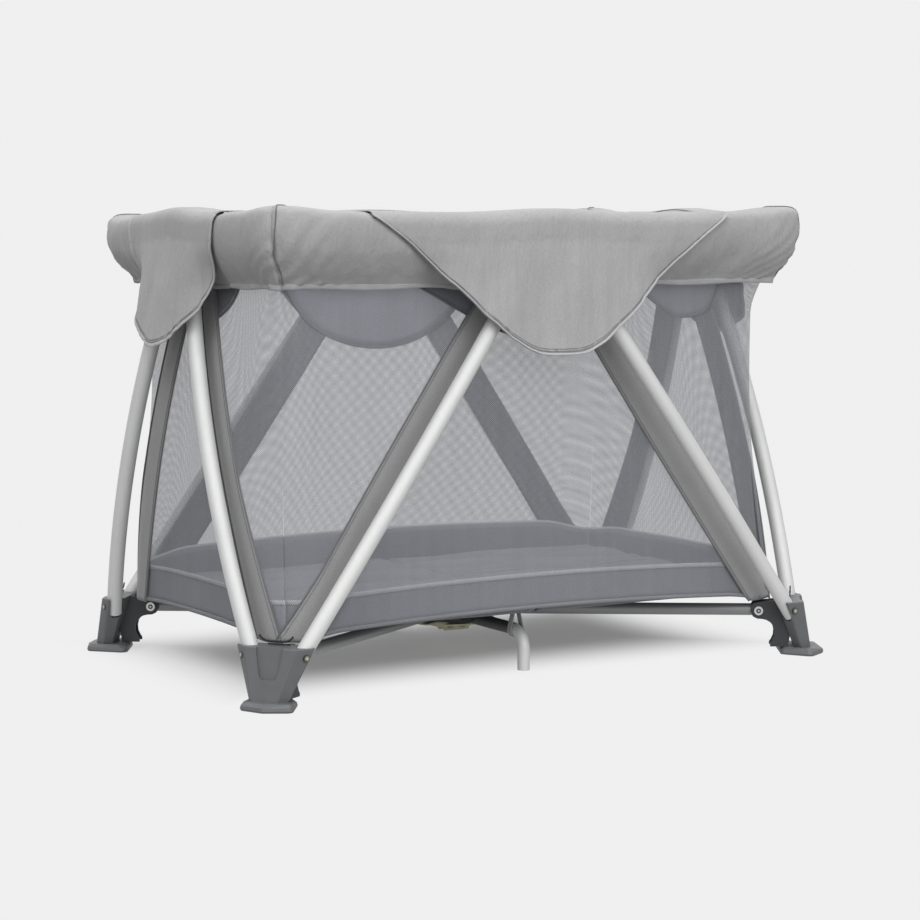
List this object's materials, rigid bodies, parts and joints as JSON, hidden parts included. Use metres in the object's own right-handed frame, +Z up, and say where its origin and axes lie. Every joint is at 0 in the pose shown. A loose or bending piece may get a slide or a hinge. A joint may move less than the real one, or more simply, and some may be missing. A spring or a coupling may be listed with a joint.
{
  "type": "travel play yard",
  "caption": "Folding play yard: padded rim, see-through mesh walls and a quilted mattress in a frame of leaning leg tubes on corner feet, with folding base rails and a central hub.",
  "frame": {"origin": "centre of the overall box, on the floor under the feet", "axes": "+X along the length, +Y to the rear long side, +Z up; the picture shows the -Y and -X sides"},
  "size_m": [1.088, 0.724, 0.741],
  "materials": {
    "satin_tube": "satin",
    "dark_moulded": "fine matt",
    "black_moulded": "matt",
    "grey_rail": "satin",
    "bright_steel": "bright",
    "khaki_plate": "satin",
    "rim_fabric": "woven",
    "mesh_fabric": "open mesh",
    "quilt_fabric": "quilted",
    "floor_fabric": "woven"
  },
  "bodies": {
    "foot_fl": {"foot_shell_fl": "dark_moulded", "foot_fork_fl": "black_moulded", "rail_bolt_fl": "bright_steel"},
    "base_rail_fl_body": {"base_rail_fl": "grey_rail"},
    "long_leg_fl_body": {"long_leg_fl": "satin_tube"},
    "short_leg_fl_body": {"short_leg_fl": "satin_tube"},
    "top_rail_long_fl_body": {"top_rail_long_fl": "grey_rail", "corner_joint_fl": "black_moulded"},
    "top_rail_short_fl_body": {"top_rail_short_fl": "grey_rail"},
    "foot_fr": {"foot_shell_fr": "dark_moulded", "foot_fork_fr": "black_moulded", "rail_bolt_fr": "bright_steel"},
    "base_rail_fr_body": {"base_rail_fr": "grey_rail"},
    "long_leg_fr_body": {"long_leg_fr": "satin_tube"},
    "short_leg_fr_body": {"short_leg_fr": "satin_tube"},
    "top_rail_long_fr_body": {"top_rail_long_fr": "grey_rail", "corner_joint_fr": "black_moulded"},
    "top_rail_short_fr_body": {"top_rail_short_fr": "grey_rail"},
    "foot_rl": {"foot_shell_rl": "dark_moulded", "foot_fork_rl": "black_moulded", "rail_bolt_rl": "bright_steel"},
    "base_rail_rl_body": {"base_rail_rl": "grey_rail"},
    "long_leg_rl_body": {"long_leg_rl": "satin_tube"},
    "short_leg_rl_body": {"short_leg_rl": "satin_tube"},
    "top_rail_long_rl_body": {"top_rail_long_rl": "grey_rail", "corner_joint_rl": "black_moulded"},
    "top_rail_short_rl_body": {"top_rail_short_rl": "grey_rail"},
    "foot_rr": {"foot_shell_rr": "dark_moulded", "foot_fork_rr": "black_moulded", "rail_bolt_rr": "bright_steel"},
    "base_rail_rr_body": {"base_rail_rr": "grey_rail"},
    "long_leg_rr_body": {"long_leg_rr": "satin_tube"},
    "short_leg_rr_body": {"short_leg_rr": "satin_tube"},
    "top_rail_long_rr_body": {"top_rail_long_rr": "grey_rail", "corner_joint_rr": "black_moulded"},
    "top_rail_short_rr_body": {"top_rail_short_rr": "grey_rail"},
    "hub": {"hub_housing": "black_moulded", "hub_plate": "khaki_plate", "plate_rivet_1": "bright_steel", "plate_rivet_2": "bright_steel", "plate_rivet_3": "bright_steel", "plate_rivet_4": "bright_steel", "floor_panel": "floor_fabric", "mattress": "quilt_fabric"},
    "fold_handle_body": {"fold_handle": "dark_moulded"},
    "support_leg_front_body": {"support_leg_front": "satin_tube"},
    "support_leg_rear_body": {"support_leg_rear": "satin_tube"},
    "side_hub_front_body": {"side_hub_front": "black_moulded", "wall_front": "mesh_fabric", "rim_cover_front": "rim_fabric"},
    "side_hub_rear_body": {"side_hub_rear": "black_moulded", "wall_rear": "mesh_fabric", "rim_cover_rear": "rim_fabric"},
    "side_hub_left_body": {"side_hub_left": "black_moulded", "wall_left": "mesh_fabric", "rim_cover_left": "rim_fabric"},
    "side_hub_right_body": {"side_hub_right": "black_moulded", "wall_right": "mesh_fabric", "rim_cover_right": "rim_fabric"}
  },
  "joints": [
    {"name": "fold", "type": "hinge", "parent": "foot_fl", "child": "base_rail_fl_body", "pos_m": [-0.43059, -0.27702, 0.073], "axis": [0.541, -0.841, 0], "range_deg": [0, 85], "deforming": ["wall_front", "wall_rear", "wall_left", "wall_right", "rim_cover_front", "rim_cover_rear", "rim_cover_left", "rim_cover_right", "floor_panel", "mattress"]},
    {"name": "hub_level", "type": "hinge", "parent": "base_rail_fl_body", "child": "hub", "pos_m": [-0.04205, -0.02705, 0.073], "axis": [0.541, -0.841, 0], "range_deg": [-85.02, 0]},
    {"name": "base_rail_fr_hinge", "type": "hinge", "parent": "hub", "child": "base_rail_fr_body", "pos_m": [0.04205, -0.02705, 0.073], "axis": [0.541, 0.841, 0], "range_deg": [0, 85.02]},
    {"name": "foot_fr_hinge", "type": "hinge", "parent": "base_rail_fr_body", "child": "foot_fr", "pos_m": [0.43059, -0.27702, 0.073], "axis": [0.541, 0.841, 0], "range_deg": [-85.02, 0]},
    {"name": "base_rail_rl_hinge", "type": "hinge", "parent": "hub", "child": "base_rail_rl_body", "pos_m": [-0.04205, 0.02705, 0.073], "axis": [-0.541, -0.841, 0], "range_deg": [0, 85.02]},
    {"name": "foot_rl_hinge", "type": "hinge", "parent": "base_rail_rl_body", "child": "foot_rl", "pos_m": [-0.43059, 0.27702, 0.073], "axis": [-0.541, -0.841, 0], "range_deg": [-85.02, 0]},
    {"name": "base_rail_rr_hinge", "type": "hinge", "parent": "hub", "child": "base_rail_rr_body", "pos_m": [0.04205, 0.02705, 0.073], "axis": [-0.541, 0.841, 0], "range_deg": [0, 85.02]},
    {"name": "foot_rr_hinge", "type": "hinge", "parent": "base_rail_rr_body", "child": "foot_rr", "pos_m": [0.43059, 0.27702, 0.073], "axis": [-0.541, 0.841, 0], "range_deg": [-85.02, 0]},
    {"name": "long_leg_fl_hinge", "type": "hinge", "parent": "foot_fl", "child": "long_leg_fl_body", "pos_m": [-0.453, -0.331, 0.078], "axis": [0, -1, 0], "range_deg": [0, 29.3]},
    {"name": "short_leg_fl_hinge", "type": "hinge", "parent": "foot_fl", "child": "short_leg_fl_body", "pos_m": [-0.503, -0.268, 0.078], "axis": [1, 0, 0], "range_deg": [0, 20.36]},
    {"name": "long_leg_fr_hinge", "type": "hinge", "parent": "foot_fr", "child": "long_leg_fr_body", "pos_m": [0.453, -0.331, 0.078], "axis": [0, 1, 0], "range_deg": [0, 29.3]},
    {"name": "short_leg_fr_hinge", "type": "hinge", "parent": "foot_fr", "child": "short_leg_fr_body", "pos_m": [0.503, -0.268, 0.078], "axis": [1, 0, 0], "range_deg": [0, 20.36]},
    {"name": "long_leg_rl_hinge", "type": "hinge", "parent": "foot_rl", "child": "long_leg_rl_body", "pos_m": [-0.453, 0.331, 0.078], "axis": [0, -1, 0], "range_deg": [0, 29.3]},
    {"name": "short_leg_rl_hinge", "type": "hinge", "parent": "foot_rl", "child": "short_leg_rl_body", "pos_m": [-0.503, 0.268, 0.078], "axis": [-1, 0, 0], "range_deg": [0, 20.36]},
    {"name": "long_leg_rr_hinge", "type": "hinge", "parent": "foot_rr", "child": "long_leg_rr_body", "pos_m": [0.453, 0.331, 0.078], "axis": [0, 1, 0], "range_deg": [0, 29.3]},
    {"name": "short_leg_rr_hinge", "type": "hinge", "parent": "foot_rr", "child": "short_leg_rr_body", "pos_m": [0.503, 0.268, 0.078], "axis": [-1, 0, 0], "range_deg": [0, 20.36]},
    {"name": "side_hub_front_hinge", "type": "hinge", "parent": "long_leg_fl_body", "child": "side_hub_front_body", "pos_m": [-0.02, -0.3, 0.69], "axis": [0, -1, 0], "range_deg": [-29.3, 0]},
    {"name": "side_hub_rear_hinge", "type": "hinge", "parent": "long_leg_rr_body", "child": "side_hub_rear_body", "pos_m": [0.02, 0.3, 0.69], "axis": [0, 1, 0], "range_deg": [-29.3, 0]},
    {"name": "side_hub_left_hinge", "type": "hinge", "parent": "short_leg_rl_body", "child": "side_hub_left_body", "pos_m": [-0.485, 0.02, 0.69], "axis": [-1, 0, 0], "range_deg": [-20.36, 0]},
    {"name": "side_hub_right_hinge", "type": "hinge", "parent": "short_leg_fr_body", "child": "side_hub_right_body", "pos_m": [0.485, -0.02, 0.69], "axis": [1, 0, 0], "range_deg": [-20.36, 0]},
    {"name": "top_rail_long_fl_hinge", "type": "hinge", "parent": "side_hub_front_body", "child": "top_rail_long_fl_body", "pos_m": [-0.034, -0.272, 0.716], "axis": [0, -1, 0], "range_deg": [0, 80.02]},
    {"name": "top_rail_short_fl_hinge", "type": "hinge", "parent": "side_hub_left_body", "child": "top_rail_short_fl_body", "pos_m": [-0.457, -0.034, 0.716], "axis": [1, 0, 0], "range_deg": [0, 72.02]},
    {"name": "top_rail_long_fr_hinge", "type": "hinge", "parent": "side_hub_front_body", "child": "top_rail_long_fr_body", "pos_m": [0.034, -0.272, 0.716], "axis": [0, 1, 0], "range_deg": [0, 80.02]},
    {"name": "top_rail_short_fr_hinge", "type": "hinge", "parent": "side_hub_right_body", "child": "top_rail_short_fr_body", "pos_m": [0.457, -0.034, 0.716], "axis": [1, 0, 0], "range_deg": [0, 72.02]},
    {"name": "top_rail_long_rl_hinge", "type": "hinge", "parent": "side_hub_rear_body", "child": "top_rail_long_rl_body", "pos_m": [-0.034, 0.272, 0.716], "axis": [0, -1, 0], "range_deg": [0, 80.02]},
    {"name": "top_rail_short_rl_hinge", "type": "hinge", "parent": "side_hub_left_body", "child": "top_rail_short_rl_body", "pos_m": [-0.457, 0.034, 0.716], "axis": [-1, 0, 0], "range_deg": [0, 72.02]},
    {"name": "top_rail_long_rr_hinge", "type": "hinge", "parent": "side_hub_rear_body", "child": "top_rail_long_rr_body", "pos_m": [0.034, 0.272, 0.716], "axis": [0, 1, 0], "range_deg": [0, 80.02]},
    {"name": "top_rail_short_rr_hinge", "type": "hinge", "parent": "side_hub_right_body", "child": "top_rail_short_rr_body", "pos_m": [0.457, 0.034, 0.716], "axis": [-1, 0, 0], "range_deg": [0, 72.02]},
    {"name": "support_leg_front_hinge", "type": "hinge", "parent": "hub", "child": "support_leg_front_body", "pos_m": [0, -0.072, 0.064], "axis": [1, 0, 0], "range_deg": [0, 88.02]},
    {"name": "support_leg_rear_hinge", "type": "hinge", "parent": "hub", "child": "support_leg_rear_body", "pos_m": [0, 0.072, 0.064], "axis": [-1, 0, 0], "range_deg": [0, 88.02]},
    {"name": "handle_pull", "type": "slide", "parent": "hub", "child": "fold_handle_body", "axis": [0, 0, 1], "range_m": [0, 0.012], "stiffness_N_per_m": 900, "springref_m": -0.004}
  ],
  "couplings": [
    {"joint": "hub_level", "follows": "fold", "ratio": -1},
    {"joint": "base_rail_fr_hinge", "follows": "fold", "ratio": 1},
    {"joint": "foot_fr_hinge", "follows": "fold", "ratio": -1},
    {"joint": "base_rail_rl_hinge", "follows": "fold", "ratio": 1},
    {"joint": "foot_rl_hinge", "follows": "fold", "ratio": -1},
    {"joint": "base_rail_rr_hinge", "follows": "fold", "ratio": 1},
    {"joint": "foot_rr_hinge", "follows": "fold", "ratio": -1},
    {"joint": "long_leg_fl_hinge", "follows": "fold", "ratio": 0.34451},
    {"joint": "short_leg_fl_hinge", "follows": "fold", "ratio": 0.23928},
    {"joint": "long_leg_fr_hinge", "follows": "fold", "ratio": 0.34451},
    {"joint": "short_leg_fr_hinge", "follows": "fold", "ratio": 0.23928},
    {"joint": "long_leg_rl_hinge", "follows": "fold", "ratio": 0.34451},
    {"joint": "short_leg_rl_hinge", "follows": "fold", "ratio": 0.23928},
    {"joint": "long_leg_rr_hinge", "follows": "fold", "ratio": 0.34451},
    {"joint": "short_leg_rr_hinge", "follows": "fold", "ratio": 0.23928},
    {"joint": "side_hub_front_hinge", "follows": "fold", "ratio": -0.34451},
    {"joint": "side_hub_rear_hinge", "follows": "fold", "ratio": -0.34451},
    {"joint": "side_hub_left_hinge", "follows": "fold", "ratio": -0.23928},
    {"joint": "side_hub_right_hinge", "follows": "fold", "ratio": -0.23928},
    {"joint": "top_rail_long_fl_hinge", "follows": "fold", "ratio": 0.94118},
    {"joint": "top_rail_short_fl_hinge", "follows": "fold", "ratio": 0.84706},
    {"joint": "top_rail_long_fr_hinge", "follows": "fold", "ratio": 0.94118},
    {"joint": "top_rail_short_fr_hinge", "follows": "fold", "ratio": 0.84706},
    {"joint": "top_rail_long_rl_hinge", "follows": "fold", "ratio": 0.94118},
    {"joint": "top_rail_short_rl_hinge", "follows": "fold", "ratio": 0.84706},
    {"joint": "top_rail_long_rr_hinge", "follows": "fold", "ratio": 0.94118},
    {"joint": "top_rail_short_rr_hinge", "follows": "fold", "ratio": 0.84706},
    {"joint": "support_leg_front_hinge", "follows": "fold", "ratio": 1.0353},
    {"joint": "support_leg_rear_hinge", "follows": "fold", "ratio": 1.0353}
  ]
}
____________________
WORK TO BE COMPLETED ▸
Working from the listing above, pick out every line that has "bodies" and copy it.

SOLUTION FOR THIS PROBLEM ▸
List this object's materials, rigid bodies, parts and joints as JSON, hidden parts included. Use metres in the object's own right-handed frame, +Z up, and say where its origin and axes lie. Every joint is at 0 in the pose shown. A loose or bending piece may get a slide or a hinge. A joint may move less than the real one, or more simply, and some may be missing. A spring or a coupling may be listed with a joint.
  "bodies": {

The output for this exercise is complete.